-- Start of ENTRIES SHOWN --
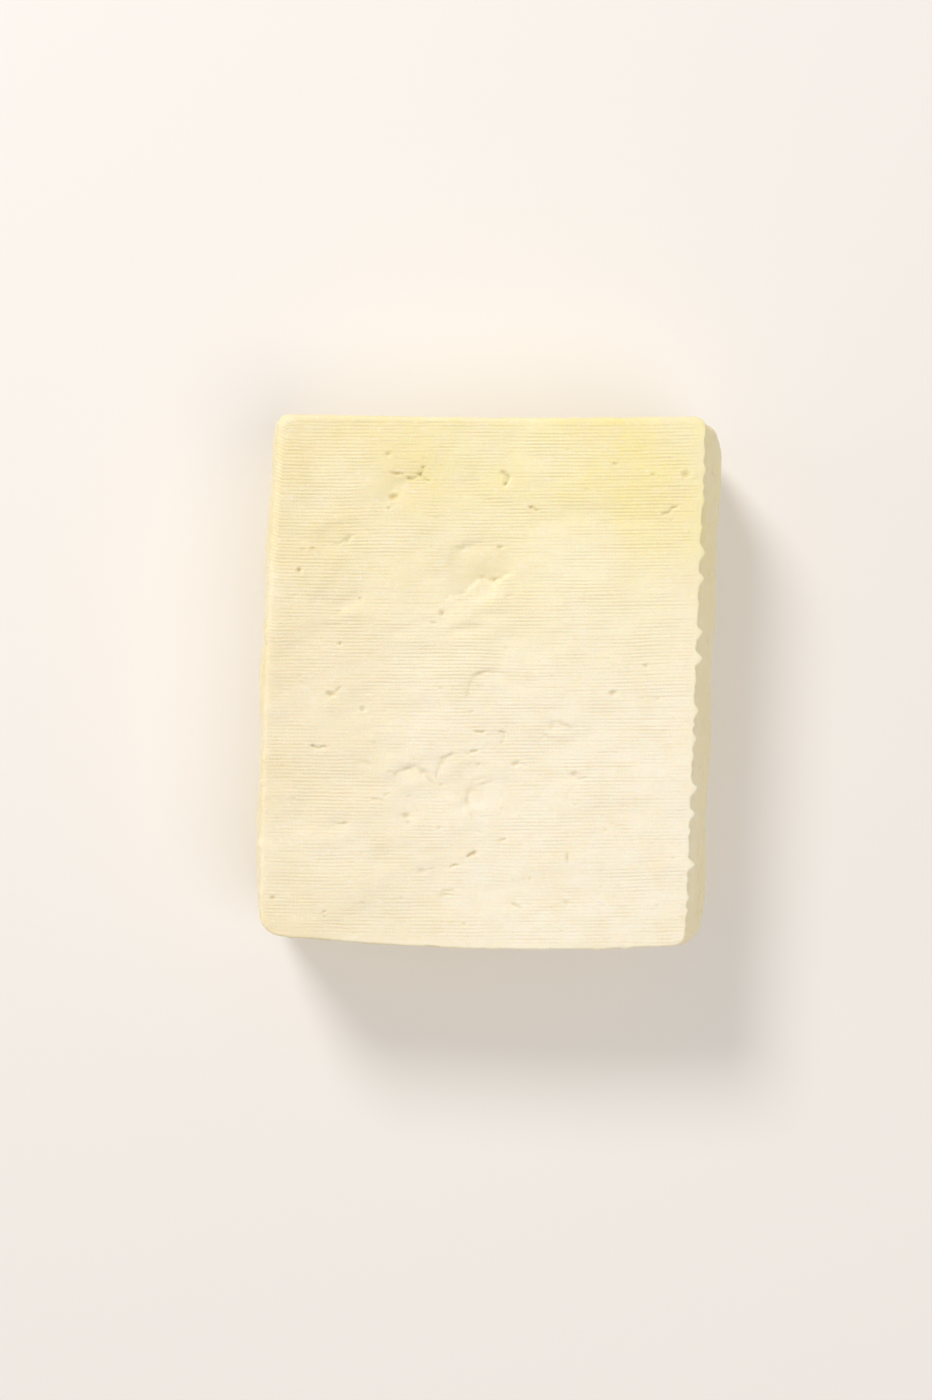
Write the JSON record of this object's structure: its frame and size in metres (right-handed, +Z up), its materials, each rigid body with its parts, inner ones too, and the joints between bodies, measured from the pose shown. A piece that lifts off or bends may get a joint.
-- End of ENTRIES SHOWN --
-- Start of ENTRIES SHOWN --
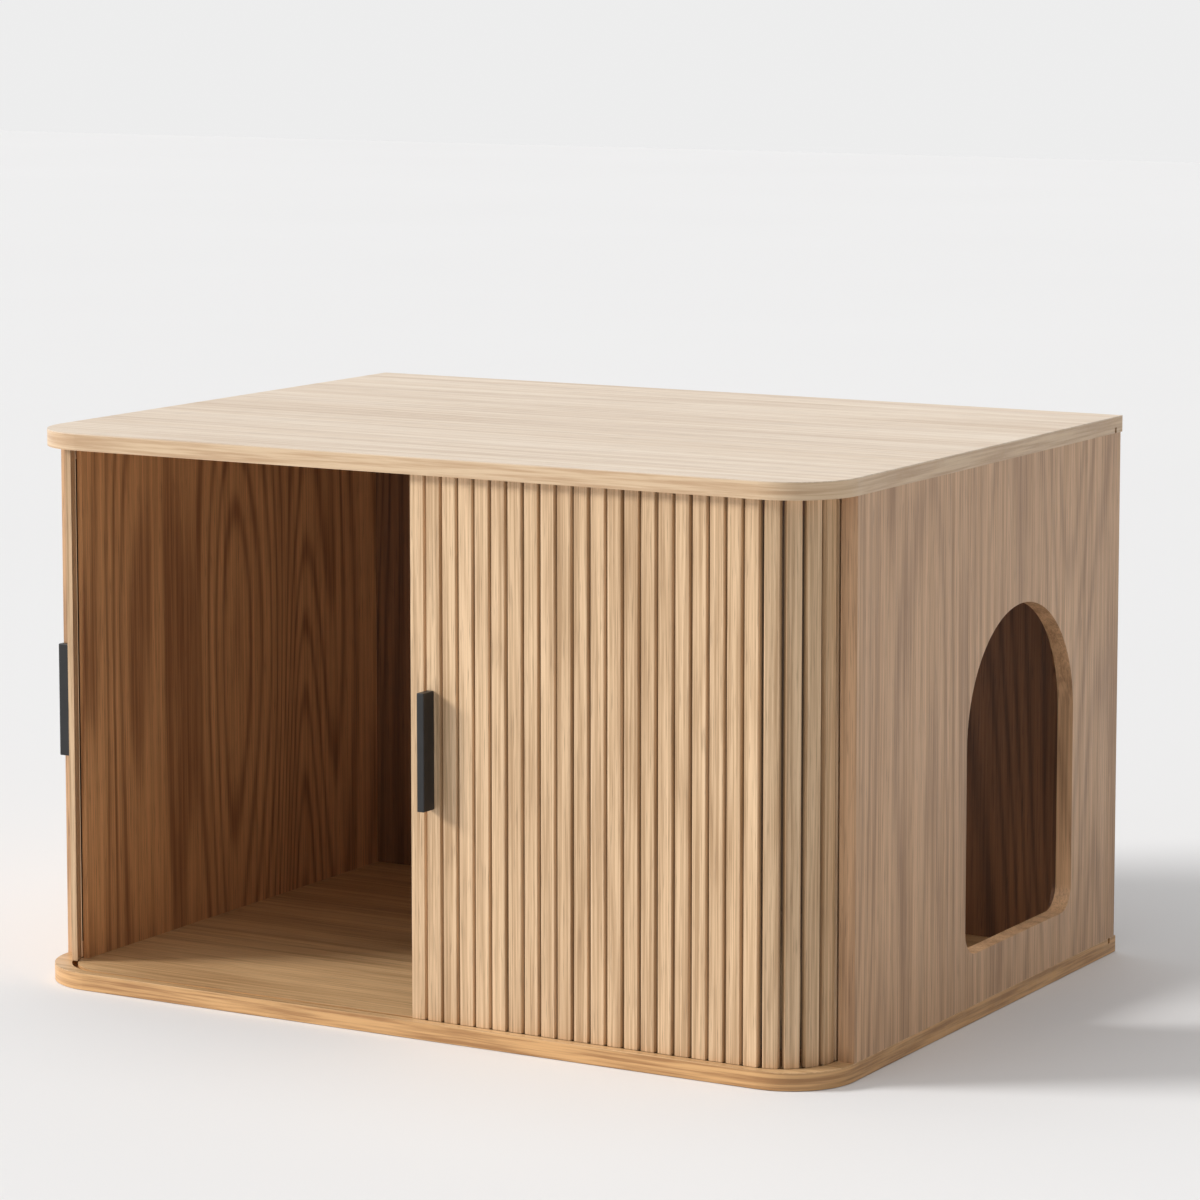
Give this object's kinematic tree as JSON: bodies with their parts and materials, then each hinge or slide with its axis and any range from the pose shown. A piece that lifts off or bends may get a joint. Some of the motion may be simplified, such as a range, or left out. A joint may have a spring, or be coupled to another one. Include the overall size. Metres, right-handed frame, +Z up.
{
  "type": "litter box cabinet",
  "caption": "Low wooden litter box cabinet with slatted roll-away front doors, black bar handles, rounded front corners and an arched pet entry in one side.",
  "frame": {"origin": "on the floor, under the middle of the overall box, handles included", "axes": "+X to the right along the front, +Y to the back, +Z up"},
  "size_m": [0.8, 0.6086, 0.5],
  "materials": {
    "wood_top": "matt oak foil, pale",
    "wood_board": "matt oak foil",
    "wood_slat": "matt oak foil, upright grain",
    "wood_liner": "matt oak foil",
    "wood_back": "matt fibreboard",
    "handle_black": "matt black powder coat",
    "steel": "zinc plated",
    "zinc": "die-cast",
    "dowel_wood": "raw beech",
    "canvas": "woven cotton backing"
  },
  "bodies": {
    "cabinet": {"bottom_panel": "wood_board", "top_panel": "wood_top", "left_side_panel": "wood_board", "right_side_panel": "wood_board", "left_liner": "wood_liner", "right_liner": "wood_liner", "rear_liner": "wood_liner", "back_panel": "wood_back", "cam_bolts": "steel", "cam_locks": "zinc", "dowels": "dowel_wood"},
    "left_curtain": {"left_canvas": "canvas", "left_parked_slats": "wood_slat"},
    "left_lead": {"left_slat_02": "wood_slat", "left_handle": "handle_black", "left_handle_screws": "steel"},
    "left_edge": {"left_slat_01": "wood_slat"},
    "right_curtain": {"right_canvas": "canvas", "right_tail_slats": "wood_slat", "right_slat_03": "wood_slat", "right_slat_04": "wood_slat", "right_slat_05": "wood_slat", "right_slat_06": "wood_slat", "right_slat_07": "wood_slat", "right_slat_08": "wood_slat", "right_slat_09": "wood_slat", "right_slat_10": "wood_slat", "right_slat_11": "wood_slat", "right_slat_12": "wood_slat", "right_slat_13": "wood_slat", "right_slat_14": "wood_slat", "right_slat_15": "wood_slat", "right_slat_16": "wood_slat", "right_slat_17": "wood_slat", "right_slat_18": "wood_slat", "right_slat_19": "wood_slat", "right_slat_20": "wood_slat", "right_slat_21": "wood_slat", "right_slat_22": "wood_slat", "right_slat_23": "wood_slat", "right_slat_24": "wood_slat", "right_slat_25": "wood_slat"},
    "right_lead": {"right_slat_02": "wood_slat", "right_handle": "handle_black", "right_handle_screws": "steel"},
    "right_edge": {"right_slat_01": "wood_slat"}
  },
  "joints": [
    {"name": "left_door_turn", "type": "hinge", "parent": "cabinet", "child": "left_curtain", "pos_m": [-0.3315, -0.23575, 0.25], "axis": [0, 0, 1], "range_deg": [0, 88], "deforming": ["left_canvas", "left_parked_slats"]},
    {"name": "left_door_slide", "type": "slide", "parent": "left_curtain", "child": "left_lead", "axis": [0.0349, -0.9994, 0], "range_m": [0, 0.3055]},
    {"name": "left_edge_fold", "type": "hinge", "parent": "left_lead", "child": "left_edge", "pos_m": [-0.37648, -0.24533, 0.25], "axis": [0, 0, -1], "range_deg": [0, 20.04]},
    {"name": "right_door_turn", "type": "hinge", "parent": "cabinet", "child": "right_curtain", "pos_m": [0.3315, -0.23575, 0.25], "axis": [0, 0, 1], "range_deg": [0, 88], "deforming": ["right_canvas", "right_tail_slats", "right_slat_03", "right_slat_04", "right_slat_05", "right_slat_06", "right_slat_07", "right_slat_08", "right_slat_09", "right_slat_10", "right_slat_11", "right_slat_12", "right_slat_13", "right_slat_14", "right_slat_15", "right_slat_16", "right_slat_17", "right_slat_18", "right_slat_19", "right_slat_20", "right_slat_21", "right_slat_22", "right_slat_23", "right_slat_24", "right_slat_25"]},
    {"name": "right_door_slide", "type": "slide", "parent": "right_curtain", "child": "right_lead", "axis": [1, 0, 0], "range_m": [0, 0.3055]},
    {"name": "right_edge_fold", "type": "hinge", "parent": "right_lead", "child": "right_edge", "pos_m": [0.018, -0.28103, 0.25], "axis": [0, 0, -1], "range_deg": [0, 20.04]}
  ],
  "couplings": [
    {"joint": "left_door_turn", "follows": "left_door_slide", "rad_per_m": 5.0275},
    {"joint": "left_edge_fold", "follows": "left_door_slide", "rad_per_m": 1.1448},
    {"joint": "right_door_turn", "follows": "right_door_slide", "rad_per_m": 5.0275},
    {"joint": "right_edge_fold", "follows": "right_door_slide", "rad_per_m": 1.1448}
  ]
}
-- End of ENTRIES SHOWN --
-- Start of ENTRIES SHOWN --
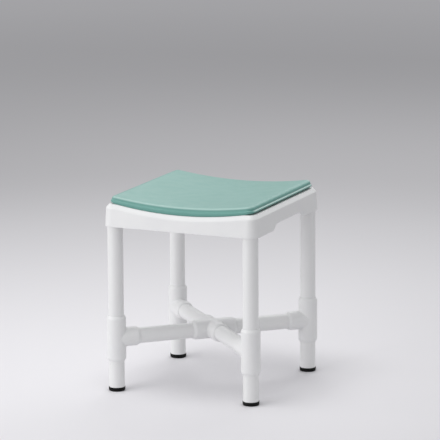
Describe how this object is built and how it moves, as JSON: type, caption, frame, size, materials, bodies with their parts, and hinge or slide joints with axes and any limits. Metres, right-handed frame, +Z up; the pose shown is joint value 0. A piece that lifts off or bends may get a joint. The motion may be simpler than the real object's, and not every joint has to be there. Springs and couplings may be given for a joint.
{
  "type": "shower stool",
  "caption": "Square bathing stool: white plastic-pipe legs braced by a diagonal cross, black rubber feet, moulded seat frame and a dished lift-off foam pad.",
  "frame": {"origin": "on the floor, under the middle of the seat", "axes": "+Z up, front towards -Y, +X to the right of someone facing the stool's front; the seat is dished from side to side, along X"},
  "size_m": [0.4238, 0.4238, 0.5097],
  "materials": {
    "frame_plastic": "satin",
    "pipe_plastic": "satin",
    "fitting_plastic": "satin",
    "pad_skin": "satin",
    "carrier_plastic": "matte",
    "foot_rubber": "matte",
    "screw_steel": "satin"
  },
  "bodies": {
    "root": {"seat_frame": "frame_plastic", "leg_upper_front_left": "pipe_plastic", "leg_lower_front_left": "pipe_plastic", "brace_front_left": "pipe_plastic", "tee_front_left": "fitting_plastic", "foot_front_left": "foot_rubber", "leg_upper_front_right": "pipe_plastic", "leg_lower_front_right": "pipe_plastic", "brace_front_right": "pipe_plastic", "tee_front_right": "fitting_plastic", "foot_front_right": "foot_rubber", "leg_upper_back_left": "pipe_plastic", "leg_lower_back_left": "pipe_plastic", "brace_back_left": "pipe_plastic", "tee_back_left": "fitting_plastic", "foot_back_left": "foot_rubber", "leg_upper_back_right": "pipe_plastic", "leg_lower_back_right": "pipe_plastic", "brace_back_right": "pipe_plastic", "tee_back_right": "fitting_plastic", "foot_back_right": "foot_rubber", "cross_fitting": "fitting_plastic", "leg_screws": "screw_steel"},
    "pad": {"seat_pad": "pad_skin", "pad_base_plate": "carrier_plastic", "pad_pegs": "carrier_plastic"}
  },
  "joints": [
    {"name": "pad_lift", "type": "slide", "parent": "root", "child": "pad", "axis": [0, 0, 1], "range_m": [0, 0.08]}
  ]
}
-- End of ENTRIES SHOWN --
AIM:
Pick out the lines containing the string "overall" and show them.

OUTPUT OF THE EXERCISE:
Give this object's kinematic tree as JSON: bodies with their parts and materials, then each hinge or slide with its axis and any range from the pose shown. A piece that lifts off or bends may get a joint. Some of the motion may be simplified, such as a range, or left out. A joint may have a spring, or be coupled to another one. Include the overall size. Metres, right-handed frame, +Z up.
  "frame": {"origin": "on the floor, under the middle of the overall box, handles included", "axes": "+X to the right along the front, +Y to the back, +Z up"},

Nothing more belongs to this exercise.